Opinioni
5 dicembre, 2025Le parole di Mario Draghi ci richiamano alla responsabilità di amministrare il nostro futuro
Fa riflettere il discorso pronunciato da Mario Draghi all’inaugurazione dell’anno accademico del Politecnico di Milano. L’ex presidente del Consiglio ha lanciato un doppio appello: ai giovani perché non aspettino che qualcuno spiani loro la strada e all’Europa perché smetta di aver paura delle nuove tecnologie, soprattutto dell’intelligenza artificiale. E non è difficile capire perché. «Se l’Europa non copre il divario che la separa da altri Paesi e aree geografiche nell’adozione delle tecnologie legate allo sviluppo dell’intelligenza artificiale – ha detto – rischia un futuro di stagnazione».
È il tipo di verità che fa rumore perché fotografa l’evidenza: per oltre due secoli il progresso tecnologico ha alimentato il miglioramento del tenore di vita; oggi non c’è motivo di credere che le cose siano cambiate. Eppure, come ricorda Draghi, troppi limiti imposti dalla Ue hanno trasformato la prudenza in un freno. «Il primo passo per riportare l’Europa sulla strada dell’innovazione è cambiare la sua cultura della precauzione, ridurre l’onere della prova che imponiamo alle nuove tecnologie e attribuire al potenziale dell’intelligenza artificiale lo stesso peso che attribuiamo ai suoi rischi».
Parole che fanno da cornice a un concetto decisivo: l’incertezza è inevitabile quando ci si affaccia a una rivoluzione. L’errore è paralizzarsi. Negli ultimi vent’anni siamo passati dall’essere un Continente che cercava di ridurre il divario con gli Stati Uniti a uno che ha progressivamente alzato barriere all’innovazione. Risultato: quando la produttività europea è scesa a metà del ritmo americano, il divario è nato quasi interamente dal settore tecnologico. E lo stesso schema rischia di ripetersi con l’intelligenza artificiale.
Quello di Draghi non è un allarme accademico: è un avvertimento politico.
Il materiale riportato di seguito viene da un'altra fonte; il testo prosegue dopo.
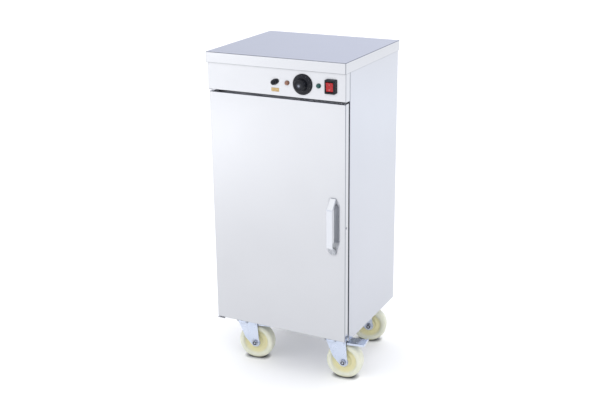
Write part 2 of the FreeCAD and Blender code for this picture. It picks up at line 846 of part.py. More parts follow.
def build_thermostat():
    """Capillary thermostat behind the panel, its shaft, knob and face insert."""
    x = d.knob_x
    z = d.control_line
    inner = d.panel_front + d.sheet
    housing = fuse(
        span_box((x - 19, inner + 5, z - 17), (x + 19, inner + 31, z + 17)),
        rod(5.2, 6, x, inner + 5, z, "-Y"),
        rod(12, 6, x, inner + 31, z, "+Y"),
    )
    housing = cut(housing, rod(3.06, 12.5, x, inner - 2, z, "+Y"))
    piece("thermostat_body", housing)
    shaft = cut(
        rod(3.0, 28, x, inner + 10, z, "-Y"),
        span_box((x - 4, d.panel_front - 20, z + 2.2), (x + 4, d.panel_front - 8, z + 4)),
    )
    piece("thermostat_shaft", shaft)
    tube = fuse(
        rod(1.5, 110, d.sensor_x, d.sensor_y, d.chamber_ceiling - 60),
        rod(4.0, 80, d.sensor_x, d.sensor_y, d.chamber_ceiling - 130),
    )
    piece("sensor_bulb", tube)
    build_knob()


def build_knob():
    """Skirted knob: flat dial, tapered fluted hub and a recess in its face."""
    skirt = d.skirt_radius
    hub = d.hub_radius
    length = d.knob_length
    face = length - 1.5
    body = turned("knob", [
        (3.05, 6.0), (3.05, face - 10), (0, face - 10), (0, face - 3.2), (8.8, face - 3.2), (8.8, face),
        (hub - 4.2, face), (hub - 2.2, face - 1.6), (hub, 7.5), (hub + 1.2, 5.6),
        (skirt - 1.4, 4.0), (skirt, 3.0), (skirt, 0.8), (skirt - 2, 0.8), (skirt - 3, 2.0),
        (9.0, 2.0), (9.0, 6.0),
    ])
    flute = new_sketch(body, "XY_Plane", 7.5)
    ring_line(flute, hub + 0.6, 0, 2.0)
    groove = pocket(body, flute, length, reverse=True)
    ring = body.newObject("PartDesign::PolarPattern", unique("flutes"))
    ring.Originals = [groove]
    ring.Axis = (flute, ["N_Axis"])
    ring.Angle = 360
    ring.Occurrences = 18
    body.Tip = ring
    stand_off(body, d.knob_x, d.control_line)
    cap = turned("knob_cap", [
        (0, face - 3.1), (8.6, face - 3.1), (8.6, face - 1.0), (8.0, face - 0.4), (0, face - 0.4),
    ])
    stand_off(cap, d.knob_x, d.control_line)


def stand_off(obj, x, z, y=None):
    """Turn a part made along +Z to face the front and set it on the panel."""
    obj.Placement = Placement(Vector(), TURNS["-Y"])
    return move(obj, x, d.panel_front if y is None else y, z)


def build_lamps():
    """Two indicator lamps: domed lens in a bezel, bodies behind the panel."""
    for label, x in (("amber_lens", d.amber_x), ("green_lens", d.green_x)):
        radius = d.lamp_radius
        lens = turned(label, [
            (0, 0.2), (radius, 0.2), (radius, 1.8), (radius - 0.7, 2.6), (radius - 1.3, 5.2),
            (radius - 2.8, 7.0), (radius - 5, 7.8), (0, 8.0),
        ])
        stand_off(lens, x, d.control_line)
    bodies = []
    for x in (d.amber_x, d.green_x):
        bodies.append(fuse(
            rod(5.0, 20, x, d.panel_front - 0.1, d.control_line, "+Y"),
            rod(7.2, 2.5, x, d.panel_front + d.sheet + 0.2, d.control_line, "+Y"),
            span_box((x - 2.5, d.panel_front + 19, d.control_line - 0.4),
                     (x - 1.5, d.panel_front + 26, d.control_line + 2.4)),
            span_box((x + 1.5, d.panel_front + 19, d.control_line - 0.4),
                     (x + 2.5, d.panel_front + 26, d.control_line + 2.4)),
        ))
    piece("lamp_bodies", group(*bodies))


def build_rocker():
    """Deep square housing with a tilting button on a cross pin."""
    x = d.rocker_x
    z = d.rocker_z
    half_x = d.rocker_width / 2
    half_z = d.rocker_height / 2
    body = new_body("rocker_housing")
    rim = new_sketch(body, "XZ_Plane", -d.panel_front)
    rectangle(rim, x - half_x, z - half_z, x + half_x, z + half_z)
    pad(body, rim, d.rocker_proud)
    front = d.panel_front - d.rocker_proud
    round_edges(body, 2.4, lambda e: not lies_in(e, "y", d.panel_front))
    rear = new_sketch(body, "XZ_Plane", -d.panel_front)
    rectangle(rear, x - 13.5, z - 16.5, x + 13.5, z + 16.5)
    pad(body, rear, 22, reverse=True)
    well = new_sketch(body, "XZ_Plane", -front)
    rectangle(well, x - 11.4, z - 14.6, x + 11.4, z + 14.6)
    pocket(body, well, 14.5)
    pin = new_sketch(body, "YZ_Plane", x - 13.2)
    ring_line(pin, d.rocker_pivot_y, z, 1.56)
    pocket(body, pin, 26.4, reverse=True)
    button = new_body("rocker_button")
    side = new_sketch(button, "YZ_Plane", x - 10.9)
    outline(side, [
        (front - 2.6, z + 12.9), (front + 0.4, z + 4.5), (front + 0.4, z - 4.5),
        (front + 0.8, z - 13.2), (front + 5.5, z - 12.2), (front + 8.4, z - 4),
        (front + 8.4, z + 4), (front + 4.0, z + 12.6),
    ])
    pad(button, side, 21.8)
    axle = new_sketch(button, "YZ_Plane", x - 13.0)
    ring_line(axle, d.rocker_pivot_y, z, 1.5)
    pad(button, axle, 26)
    round_edges(button, 1.0, lambda e: (
        e.BoundBox.XLength > 20 and e.BoundBox.YMax < front.value + 1.5))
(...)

E dovrebbe scuotere governi troppo spesso concentrati sulle micro-tattiche per ottenere il consenso e mostrare loro l’abisso che si sta creando sotto i loro piedi.
Il secondo spunto di riflessione ci arriva questa settimana dall’articolo di Marco Montemagno su questo numero a pagina 84. Che ci segnala la profezia di Elon Musk su un futuro senza lavoro obbligatorio: «Tra meno di vent’anni lavorare sarà opzionale, quasi un hobby». C’è chi lo prende come una previsione visionaria e chi come l’ennesima provocazione di un uomo abituato a spostare sempre un po’ più avanti il confine del dibattito. Ma il punto non è se abbia ragione: è se noi siamo pronti.
Perché la domanda che resta sospesa è enorme: che cosa diventa una società quando il lavoro smette di esserne il baricentro? E come dovremo cambiare il primo articolo della Costituzione italiana che afferma «L'Italia è una Repubblica democratica, fondata sul lavoro»?. Musk, con la disarmante naturalezza, che spesso accompagna i suoi annunci, trasforma un tema tecnico in un interrogativo collettivo, non privo di risvolti etico-politici. E stavolta non si tratta di futurologia da salotto: l’automazione cambierà davvero il mondo del lavoro nei prossimi anni, e ignorarlo sarebbe irresponsabile.
Il rischio non è solo economico. È identitario. Ci saranno persone capaci di reinventarsi, di costruire senso altrove, e altre che rischieranno di restare sospese, senza ruolo, senza direzione.
La verità è che Europa e Italia si trovano davanti allo stesso bivio: guidare il cambiamento o subirlo. Draghi ci ricorda che il tempo per decidere non è infinito. E noi, per una volta, dovremmo ascoltare.